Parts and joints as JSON

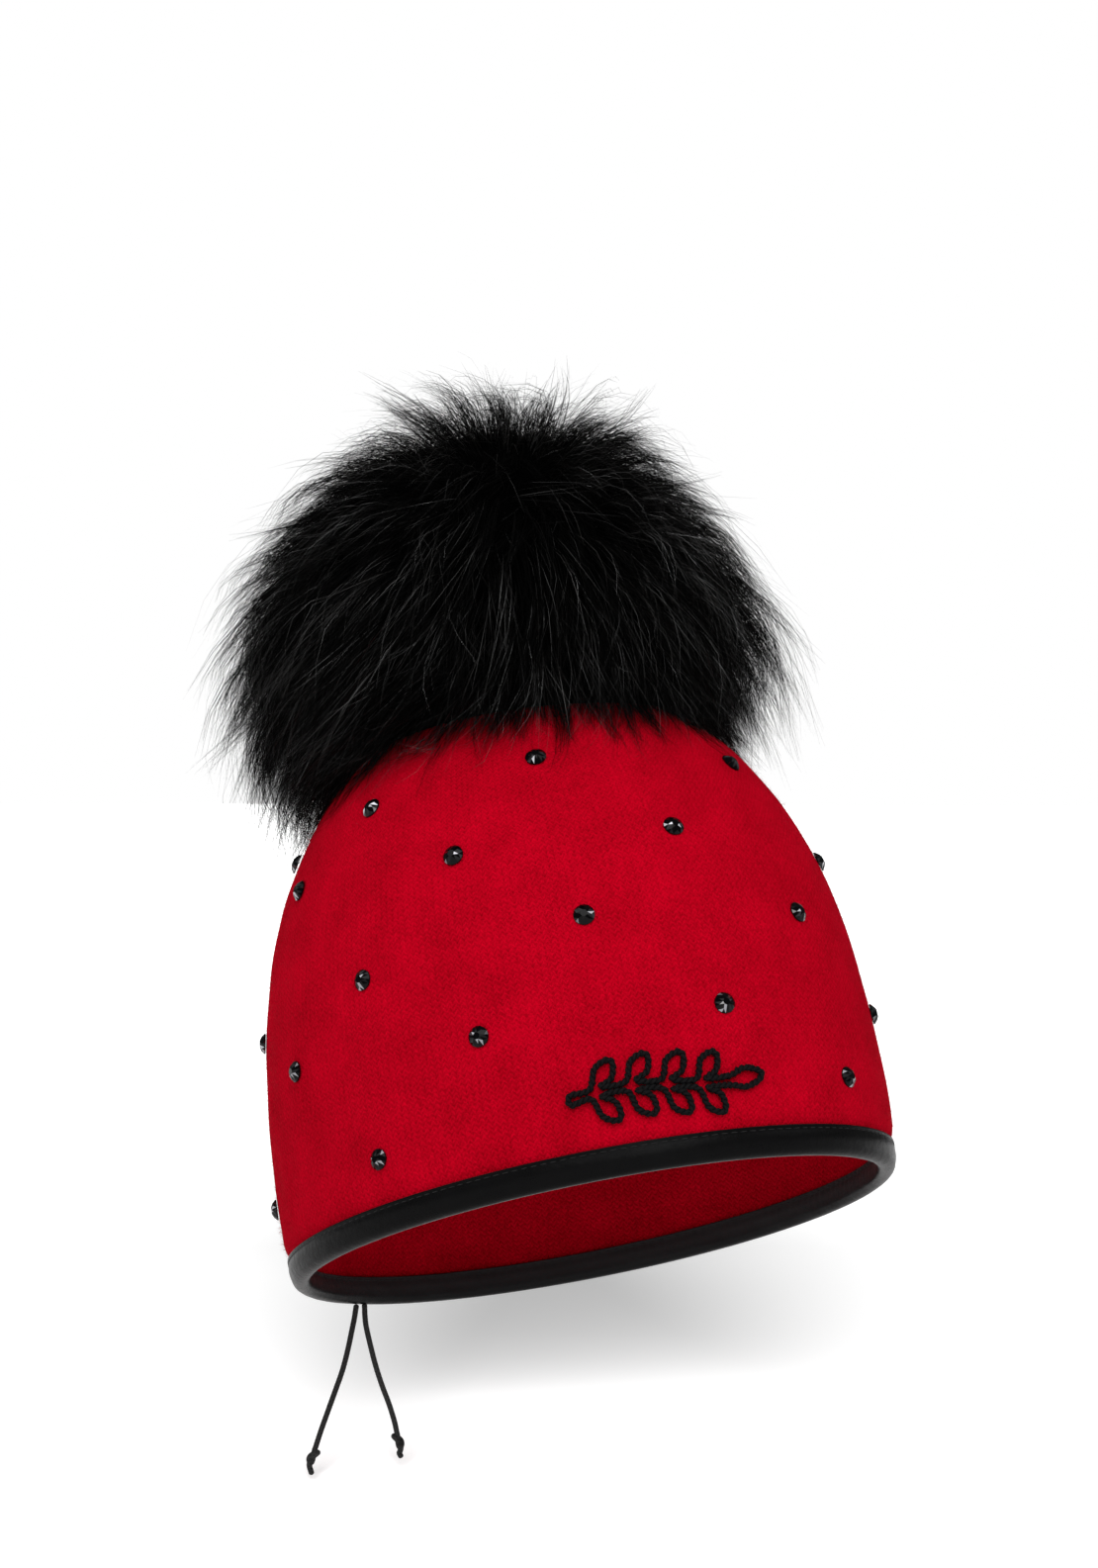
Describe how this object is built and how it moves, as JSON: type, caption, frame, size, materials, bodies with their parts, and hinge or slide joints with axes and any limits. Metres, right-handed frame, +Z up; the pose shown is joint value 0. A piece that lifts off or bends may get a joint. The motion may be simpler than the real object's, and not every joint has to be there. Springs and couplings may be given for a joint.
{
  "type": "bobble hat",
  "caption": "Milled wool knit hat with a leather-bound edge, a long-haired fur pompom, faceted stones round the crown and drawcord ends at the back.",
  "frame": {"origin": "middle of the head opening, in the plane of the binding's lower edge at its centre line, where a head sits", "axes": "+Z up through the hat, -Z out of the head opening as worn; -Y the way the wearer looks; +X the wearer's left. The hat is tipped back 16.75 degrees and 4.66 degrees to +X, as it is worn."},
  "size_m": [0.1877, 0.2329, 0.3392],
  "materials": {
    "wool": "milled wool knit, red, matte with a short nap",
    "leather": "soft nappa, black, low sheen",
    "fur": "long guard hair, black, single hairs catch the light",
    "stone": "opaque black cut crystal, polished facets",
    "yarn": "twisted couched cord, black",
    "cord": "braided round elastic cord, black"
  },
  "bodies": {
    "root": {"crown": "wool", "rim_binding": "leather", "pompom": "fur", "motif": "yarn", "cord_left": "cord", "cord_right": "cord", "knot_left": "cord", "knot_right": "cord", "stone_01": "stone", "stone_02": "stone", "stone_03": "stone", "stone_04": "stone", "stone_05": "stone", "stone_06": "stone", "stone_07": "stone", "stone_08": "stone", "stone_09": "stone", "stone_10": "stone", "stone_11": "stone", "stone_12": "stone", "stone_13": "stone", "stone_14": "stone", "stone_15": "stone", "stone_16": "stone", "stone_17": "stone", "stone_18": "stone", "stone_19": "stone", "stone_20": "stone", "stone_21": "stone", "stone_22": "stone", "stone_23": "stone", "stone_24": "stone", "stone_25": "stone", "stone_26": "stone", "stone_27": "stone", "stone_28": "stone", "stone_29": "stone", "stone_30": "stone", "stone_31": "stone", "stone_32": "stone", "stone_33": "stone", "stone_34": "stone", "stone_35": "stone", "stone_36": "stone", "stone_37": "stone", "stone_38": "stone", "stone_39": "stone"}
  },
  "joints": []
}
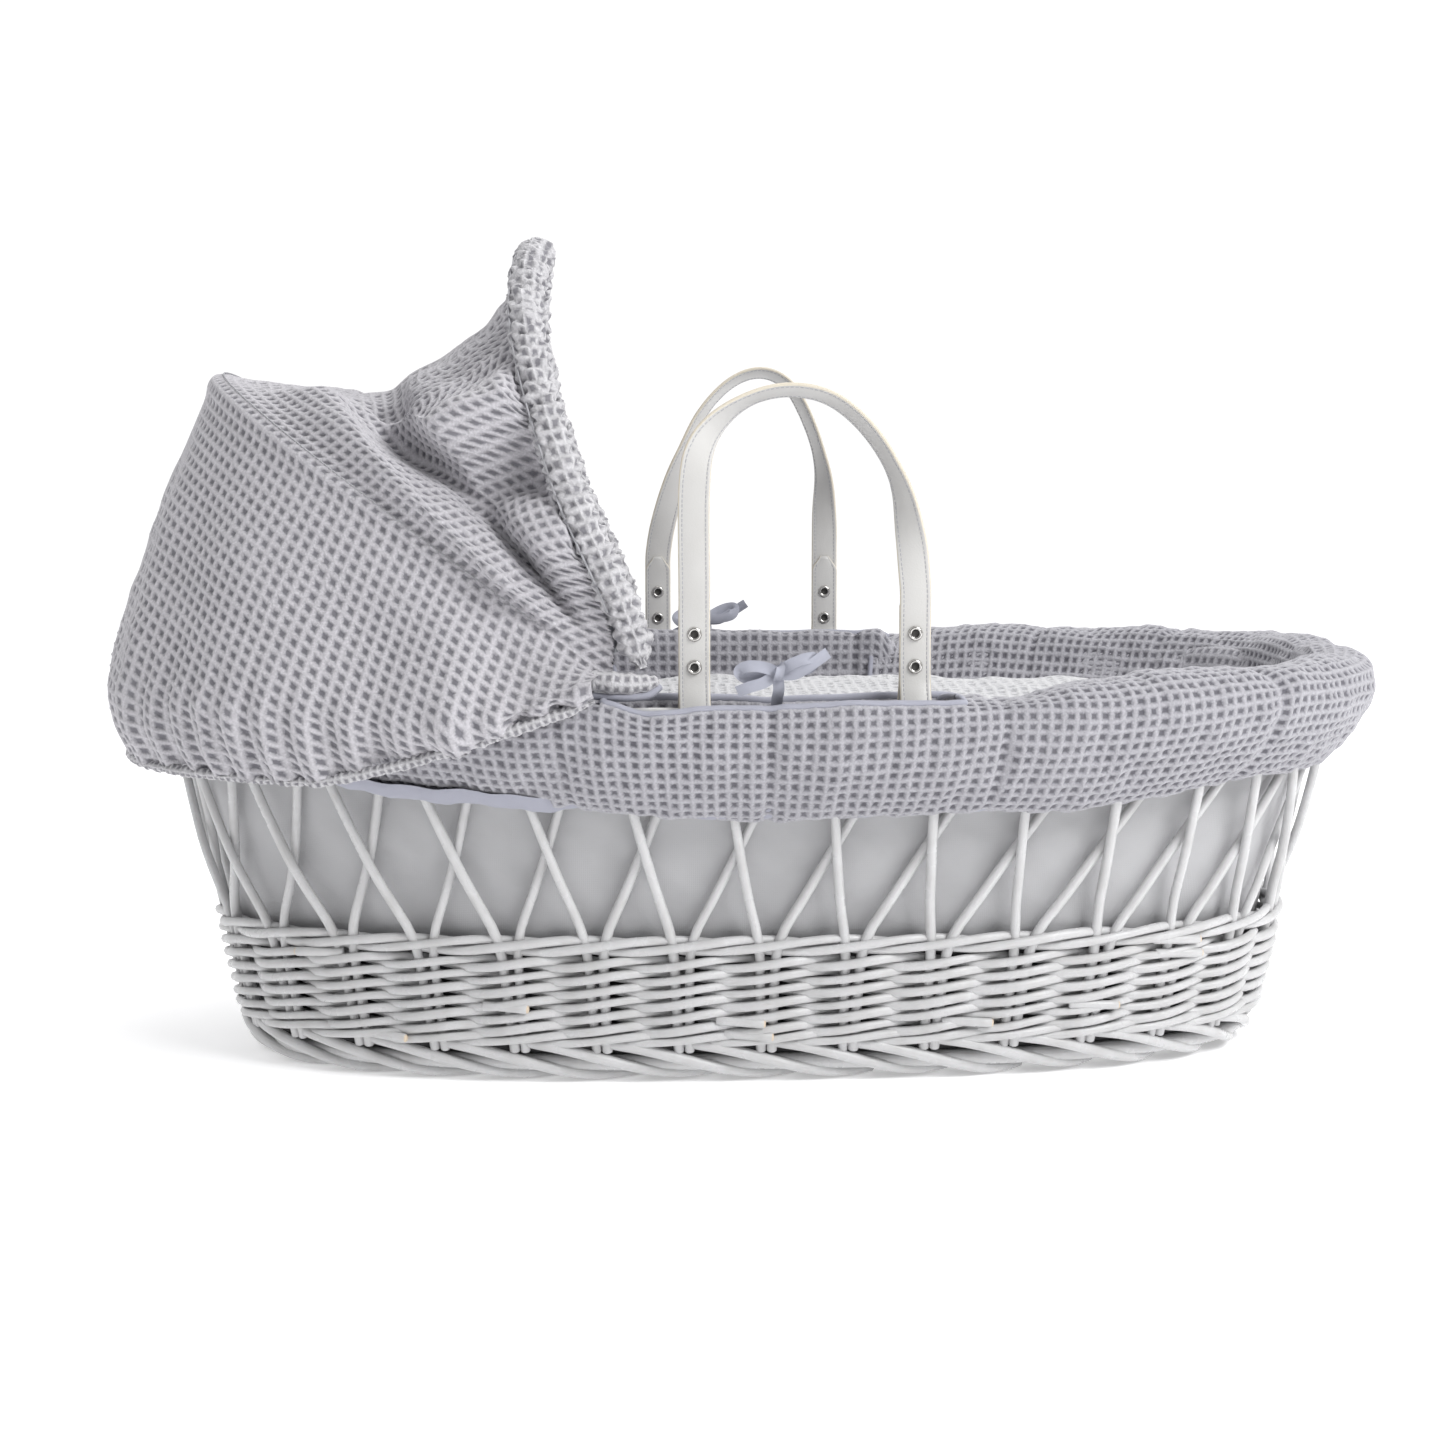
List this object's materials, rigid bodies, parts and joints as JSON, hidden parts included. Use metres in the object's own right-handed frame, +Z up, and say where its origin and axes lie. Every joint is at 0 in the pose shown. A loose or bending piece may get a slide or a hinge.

Set task >>
Return the material in full, exactly as shown.

Complete response >>
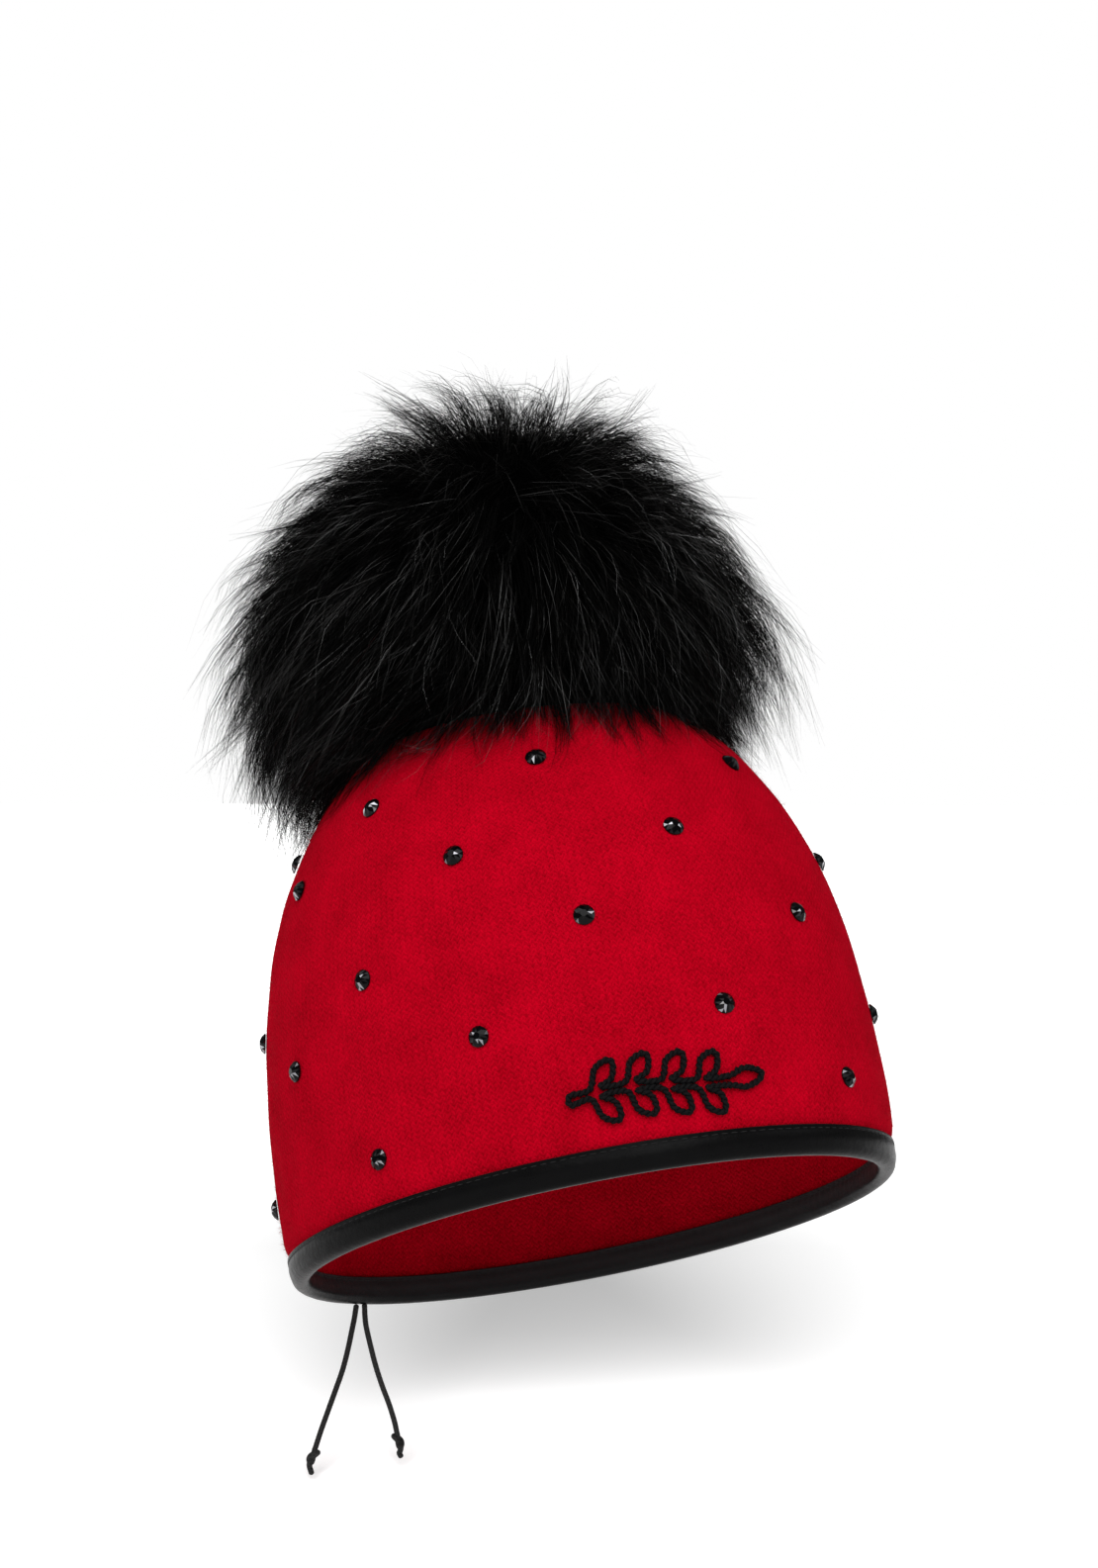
Describe how this object is built and how it moves, as JSON: type, caption, frame, size, materials, bodies with their parts, and hinge or slide joints with axes and any limits. Metres, right-handed frame, +Z up; the pose shown is joint value 0. A piece that lifts off or bends may get a joint. The motion may be simpler than the real object's, and not every joint has to be there. Springs and couplings may be given for a joint.
{
  "type": "bobble hat",
  "caption": "Milled wool knit hat with a leather-bound edge, a long-haired fur pompom, faceted stones round the crown and drawcord ends at the back.",
  "frame": {"origin": "middle of the head opening, in the plane of the binding's lower edge at its centre line, where a head sits", "axes": "+Z up through the hat, -Z out of the head opening as worn; -Y the way the wearer looks; +X the wearer's left. The hat is tipped back 16.75 degrees and 4.66 degrees to +X, as it is worn."},
  "size_m": [0.1877, 0.2329, 0.3392],
  "materials": {
    "wool": "milled wool knit, red, matte with a short nap",
    "leather": "soft nappa, black, low sheen",
    "fur": "long guard hair, black, single hairs catch the light",
    "stone": "opaque black cut crystal, polished facets",
    "yarn": "twisted couched cord, black",
    "cord": "braided round elastic cord, black"
  },
  "bodies": {
    "root": {"crown": "wool", "rim_binding": "leather", "pompom": "fur", "motif": "yarn", "cord_left": "cord", "cord_right": "cord", "knot_left": "cord", "knot_right": "cord", "stone_01": "stone", "stone_02": "stone", "stone_03": "stone", "stone_04": "stone", "stone_05": "stone", "stone_06": "stone", "stone_07": "stone", "stone_08": "stone", "stone_09": "stone", "stone_10": "stone", "stone_11": "stone", "stone_12": "stone", "stone_13": "stone", "stone_14": "stone", "stone_15": "stone", "stone_16": "stone", "stone_17": "stone", "stone_18": "stone", "stone_19": "stone", "stone_20": "stone", "stone_21": "stone", "stone_22": "stone", "stone_23": "stone", "stone_24": "stone", "stone_25": "stone", "stone_26": "stone", "stone_27": "stone", "stone_28": "stone", "stone_29": "stone", "stone_30": "stone", "stone_31": "stone", "stone_32": "stone", "stone_33": "stone", "stone_34": "stone", "stone_35": "stone", "stone_36": "stone", "stone_37": "stone", "stone_38": "stone", "stone_39": "stone"}
  },
  "joints": []
}
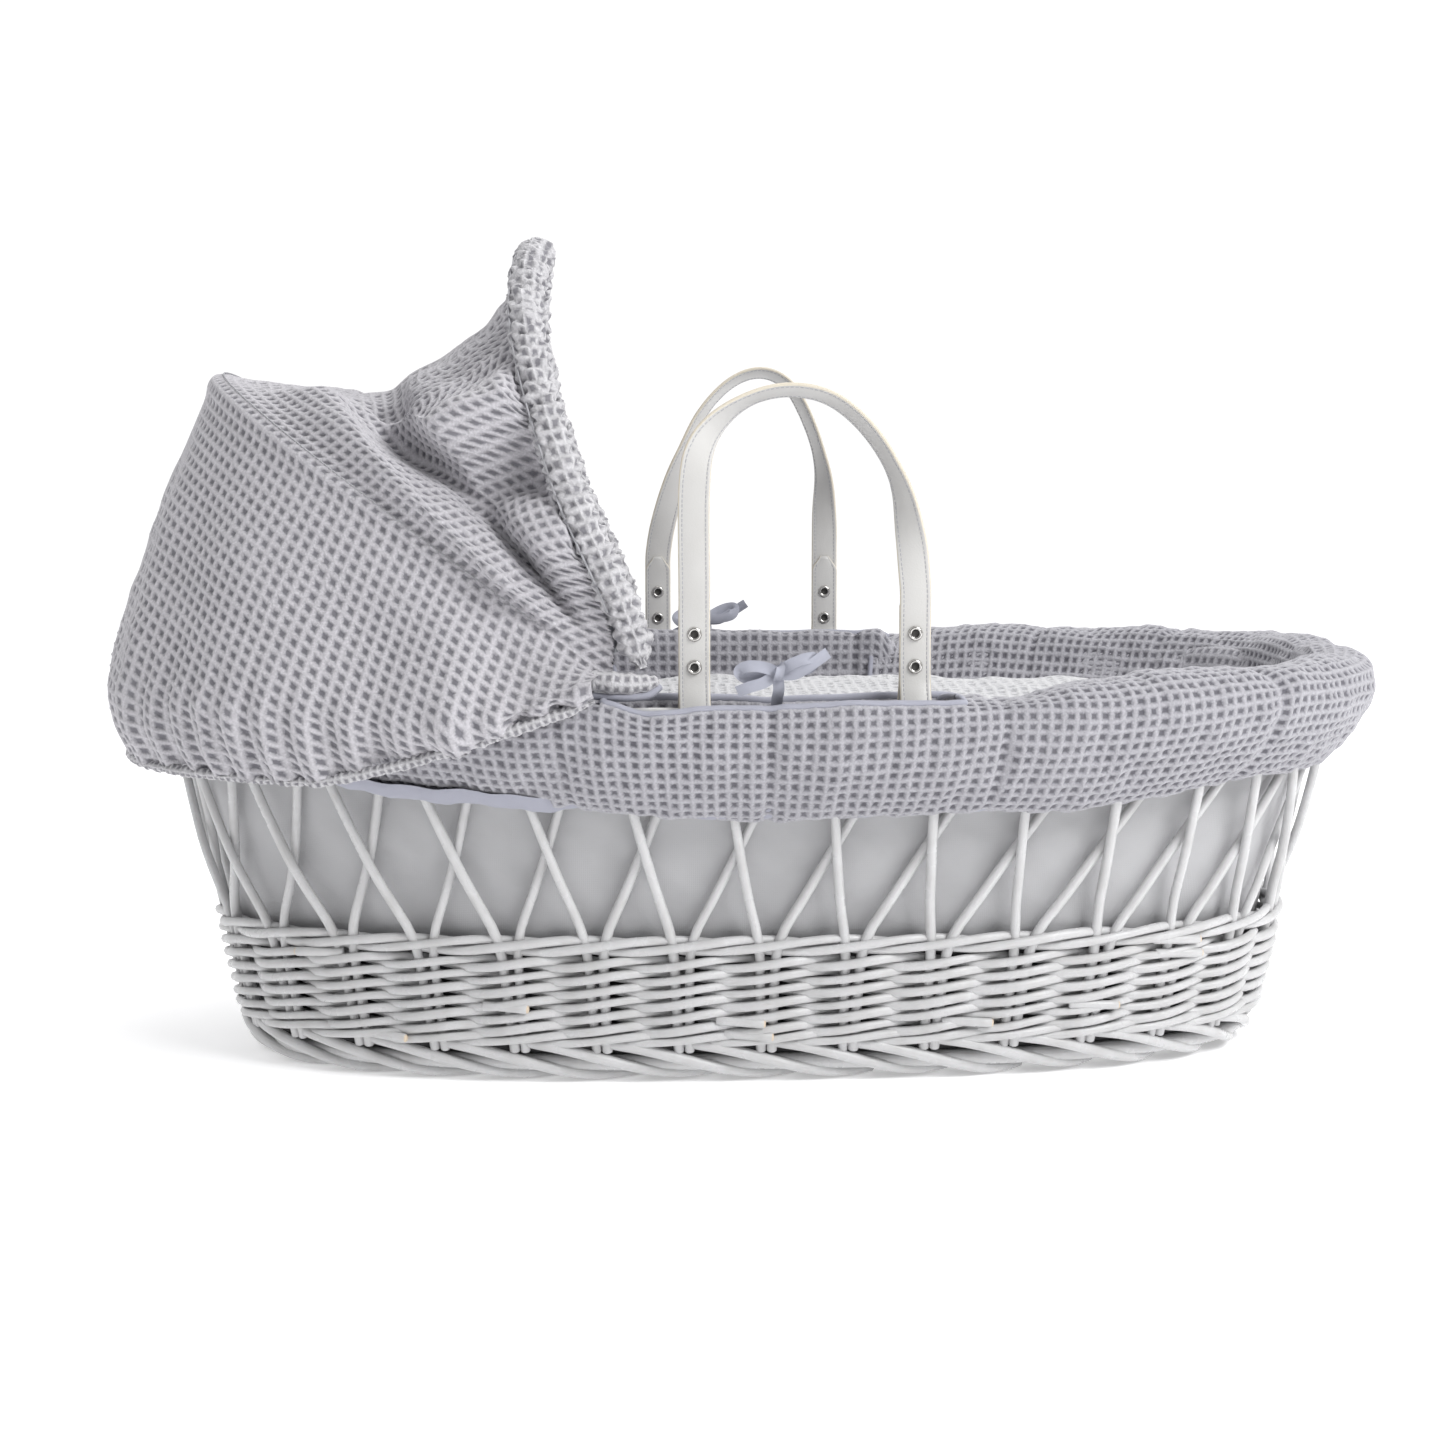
List this object's materials, rigid bodies, parts and joints as JSON, hidden parts included. Use metres in the object's own right-handed frame, +Z up, and say where its origin and axes lie. Every joint is at 0 in the pose shown. A loose or bending piece may get a slide or a hinge.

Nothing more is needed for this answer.